_WHAT IS REQUIRED:_
Starting at the line that has "Write the build123d" and stopping after the line that has "on its rim.", reproduce the listing below exactly; omit everything else.

_DATASET CONTENT:_
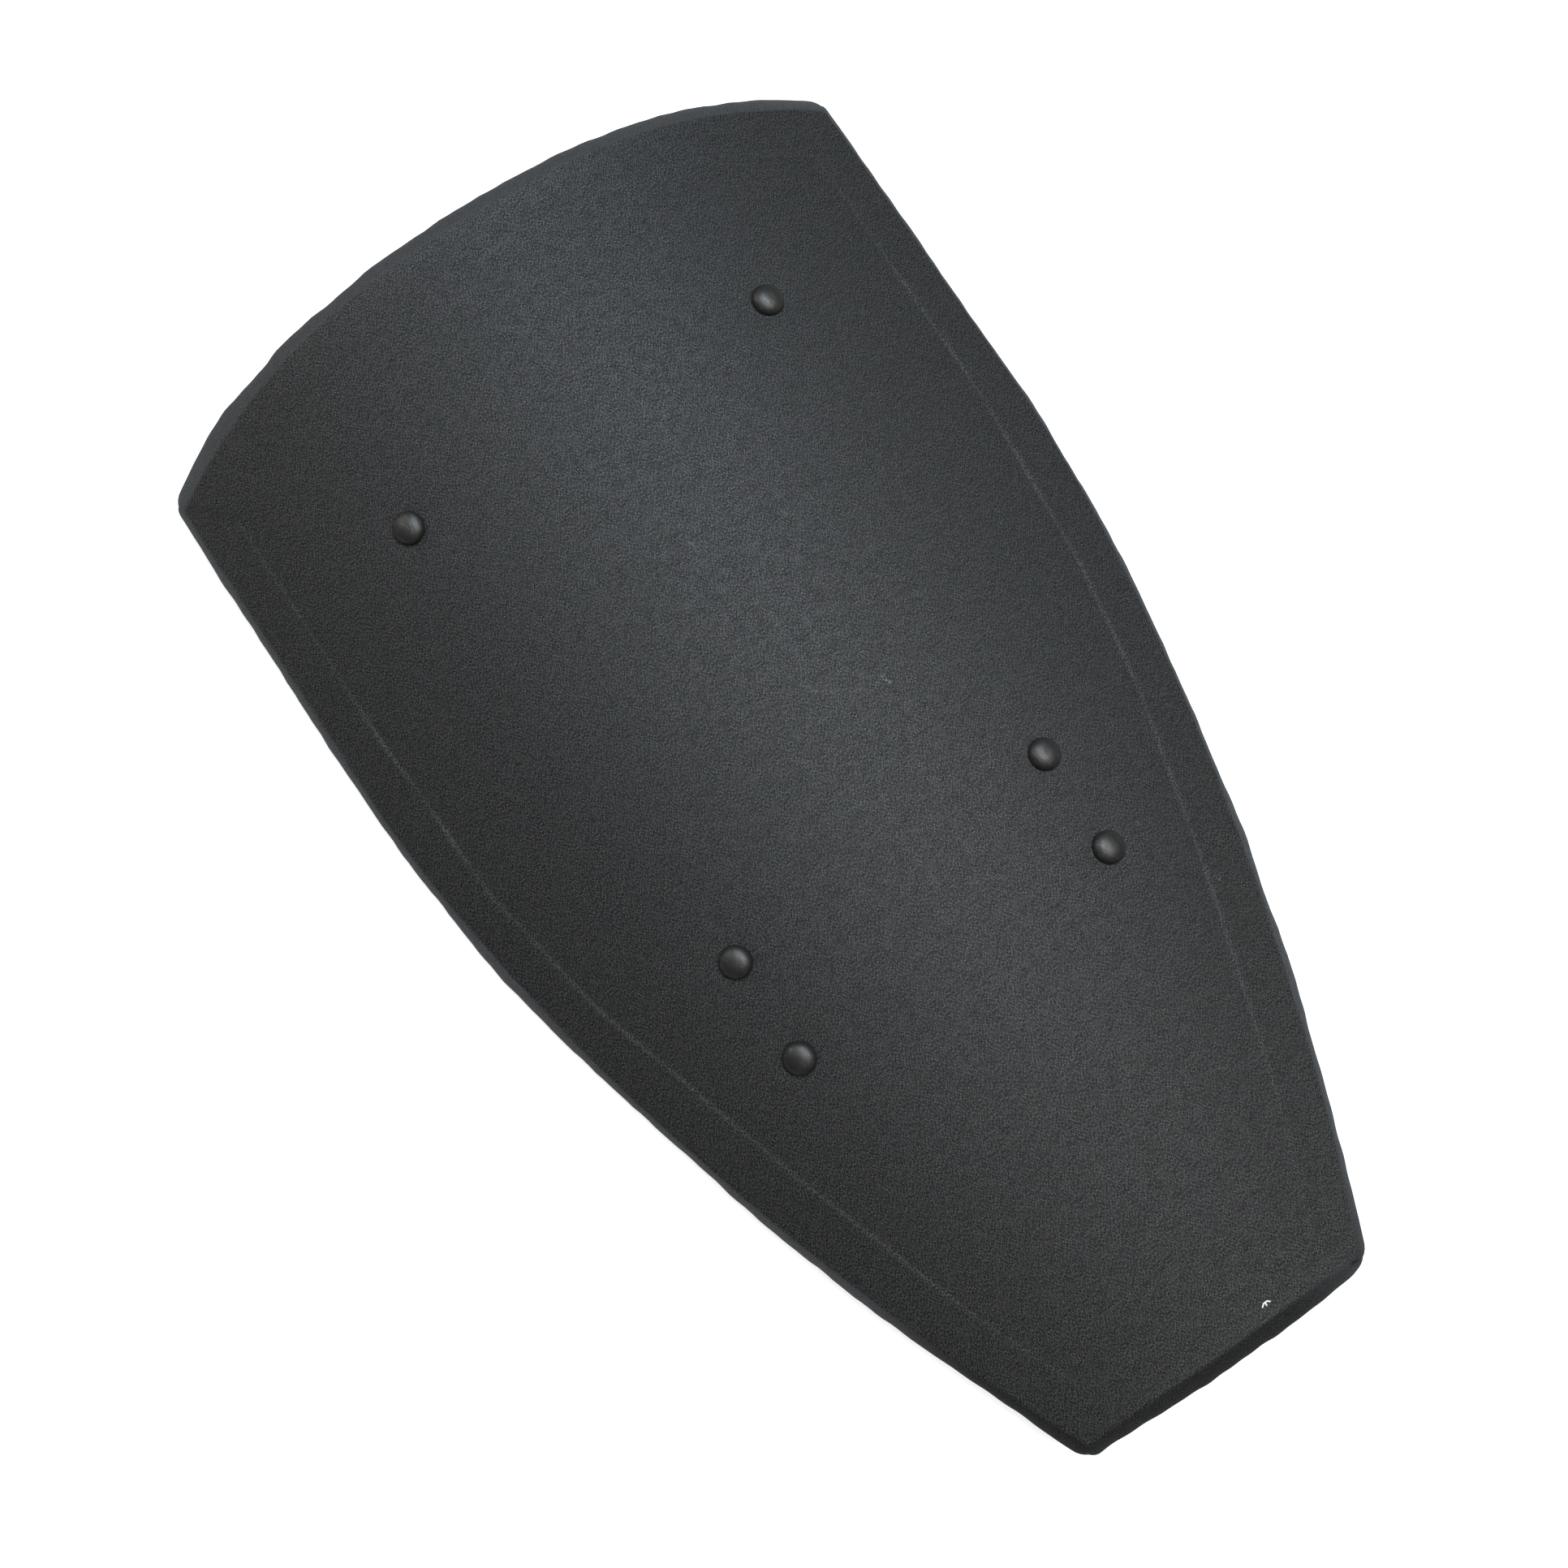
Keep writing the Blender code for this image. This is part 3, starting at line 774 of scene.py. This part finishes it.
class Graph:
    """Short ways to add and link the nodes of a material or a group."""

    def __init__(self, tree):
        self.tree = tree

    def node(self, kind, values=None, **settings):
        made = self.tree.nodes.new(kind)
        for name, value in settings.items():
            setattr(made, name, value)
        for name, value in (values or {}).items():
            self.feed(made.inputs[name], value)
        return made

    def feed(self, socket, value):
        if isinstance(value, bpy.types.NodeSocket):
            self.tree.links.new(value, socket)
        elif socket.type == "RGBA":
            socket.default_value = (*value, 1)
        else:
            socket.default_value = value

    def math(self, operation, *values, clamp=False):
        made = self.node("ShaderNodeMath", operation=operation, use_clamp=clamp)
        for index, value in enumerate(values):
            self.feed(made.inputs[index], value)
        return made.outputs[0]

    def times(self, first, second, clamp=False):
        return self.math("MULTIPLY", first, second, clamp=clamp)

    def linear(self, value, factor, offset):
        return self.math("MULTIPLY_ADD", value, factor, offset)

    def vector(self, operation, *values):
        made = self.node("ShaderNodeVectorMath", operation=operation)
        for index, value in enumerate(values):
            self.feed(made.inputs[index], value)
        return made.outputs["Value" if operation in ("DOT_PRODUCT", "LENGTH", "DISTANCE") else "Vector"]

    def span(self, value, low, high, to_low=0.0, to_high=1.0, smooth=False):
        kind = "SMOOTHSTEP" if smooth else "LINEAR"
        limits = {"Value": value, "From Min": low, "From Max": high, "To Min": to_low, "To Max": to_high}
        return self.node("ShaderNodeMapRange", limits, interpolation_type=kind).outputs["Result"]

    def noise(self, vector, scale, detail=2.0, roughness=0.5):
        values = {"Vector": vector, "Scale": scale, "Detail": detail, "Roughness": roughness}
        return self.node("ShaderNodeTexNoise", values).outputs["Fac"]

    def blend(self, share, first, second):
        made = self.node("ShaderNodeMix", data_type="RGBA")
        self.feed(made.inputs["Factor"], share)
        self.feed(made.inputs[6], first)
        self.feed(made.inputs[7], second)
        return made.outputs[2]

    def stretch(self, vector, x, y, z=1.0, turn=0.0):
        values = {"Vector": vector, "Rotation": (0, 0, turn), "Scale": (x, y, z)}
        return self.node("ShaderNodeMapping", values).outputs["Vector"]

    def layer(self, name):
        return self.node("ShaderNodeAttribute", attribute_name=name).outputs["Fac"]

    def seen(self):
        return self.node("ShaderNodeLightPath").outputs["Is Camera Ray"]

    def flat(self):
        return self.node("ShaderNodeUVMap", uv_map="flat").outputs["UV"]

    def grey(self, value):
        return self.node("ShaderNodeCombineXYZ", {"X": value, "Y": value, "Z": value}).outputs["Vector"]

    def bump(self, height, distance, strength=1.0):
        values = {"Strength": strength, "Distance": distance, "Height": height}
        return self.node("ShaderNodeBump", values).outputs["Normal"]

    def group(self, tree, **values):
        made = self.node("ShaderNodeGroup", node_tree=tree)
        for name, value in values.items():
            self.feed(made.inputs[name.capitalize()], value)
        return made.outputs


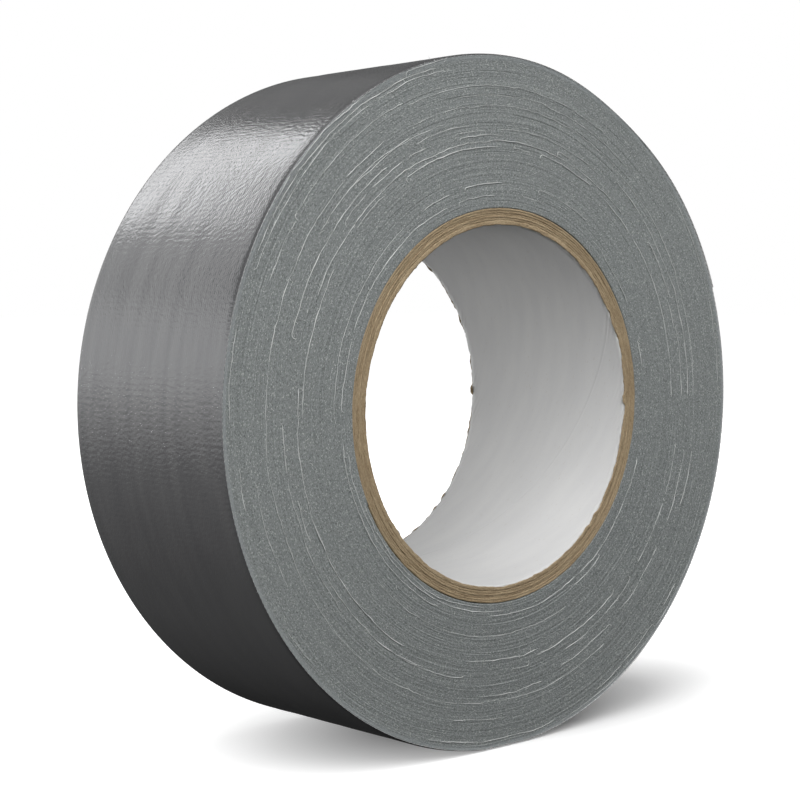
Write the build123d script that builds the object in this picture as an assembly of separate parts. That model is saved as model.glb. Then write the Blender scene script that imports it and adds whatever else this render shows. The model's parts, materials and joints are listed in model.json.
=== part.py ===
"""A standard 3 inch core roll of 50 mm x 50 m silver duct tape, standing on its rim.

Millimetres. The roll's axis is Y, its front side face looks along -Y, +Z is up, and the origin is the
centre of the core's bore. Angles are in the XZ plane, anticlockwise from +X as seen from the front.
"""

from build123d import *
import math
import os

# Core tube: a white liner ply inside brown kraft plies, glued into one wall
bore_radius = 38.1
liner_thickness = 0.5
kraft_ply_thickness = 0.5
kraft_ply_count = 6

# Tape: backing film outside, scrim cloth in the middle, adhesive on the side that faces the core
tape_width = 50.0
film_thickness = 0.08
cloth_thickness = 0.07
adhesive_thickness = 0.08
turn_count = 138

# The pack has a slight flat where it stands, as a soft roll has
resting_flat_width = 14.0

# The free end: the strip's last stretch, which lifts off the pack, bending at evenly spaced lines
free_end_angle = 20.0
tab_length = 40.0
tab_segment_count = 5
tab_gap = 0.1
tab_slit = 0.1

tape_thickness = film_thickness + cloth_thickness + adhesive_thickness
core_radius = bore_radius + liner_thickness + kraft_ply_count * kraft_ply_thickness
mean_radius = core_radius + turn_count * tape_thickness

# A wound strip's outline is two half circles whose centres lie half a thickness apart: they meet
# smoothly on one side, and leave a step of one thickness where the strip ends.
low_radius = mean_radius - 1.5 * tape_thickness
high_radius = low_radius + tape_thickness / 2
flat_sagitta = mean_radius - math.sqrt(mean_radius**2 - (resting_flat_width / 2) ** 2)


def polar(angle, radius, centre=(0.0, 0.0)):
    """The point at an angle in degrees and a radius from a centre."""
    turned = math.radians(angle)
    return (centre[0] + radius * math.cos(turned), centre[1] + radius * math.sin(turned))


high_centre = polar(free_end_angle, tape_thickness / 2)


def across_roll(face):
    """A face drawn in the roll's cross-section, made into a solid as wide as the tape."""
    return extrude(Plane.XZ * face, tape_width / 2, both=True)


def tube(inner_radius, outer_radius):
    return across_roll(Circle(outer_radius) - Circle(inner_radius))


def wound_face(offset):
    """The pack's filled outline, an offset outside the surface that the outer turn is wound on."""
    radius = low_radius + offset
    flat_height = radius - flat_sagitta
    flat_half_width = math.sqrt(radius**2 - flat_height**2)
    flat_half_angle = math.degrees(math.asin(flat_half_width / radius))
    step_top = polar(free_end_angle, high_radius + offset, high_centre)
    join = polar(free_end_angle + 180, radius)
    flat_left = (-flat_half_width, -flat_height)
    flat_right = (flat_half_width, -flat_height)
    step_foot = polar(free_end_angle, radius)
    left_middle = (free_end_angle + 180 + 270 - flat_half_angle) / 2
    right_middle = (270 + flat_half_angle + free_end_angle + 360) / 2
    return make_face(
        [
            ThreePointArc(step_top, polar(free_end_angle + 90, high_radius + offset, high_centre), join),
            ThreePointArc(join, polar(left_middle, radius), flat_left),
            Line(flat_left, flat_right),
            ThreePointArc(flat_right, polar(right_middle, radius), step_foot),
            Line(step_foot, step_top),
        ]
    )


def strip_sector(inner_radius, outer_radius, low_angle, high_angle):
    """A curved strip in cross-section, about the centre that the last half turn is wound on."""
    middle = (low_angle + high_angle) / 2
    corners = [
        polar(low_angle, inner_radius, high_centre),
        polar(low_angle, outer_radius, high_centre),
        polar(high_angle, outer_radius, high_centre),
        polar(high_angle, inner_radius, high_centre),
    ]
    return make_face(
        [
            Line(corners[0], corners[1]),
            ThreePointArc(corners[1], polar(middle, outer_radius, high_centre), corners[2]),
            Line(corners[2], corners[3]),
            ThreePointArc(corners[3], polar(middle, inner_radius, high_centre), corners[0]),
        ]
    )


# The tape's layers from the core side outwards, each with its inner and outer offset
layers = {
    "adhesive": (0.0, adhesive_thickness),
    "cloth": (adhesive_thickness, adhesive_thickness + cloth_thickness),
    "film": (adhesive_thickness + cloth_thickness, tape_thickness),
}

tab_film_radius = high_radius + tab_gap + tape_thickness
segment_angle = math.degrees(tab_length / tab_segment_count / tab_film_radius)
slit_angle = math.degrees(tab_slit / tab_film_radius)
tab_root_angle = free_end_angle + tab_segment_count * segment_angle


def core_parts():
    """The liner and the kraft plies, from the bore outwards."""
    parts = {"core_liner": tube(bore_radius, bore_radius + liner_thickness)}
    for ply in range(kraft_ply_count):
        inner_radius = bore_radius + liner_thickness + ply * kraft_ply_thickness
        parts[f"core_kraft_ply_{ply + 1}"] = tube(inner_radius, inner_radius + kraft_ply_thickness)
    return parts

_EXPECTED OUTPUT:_
Write the build123d script that builds the object in this picture as an assembly of separate parts. That model is saved as model.glb. Then write the Blender scene script that imports it and adds whatever else this render shows. The model's parts, materials and joints are listed in model.json.
=== part.py ===
"""A standard 3 inch core roll of 50 mm x 50 m silver duct tape, standing on its rim.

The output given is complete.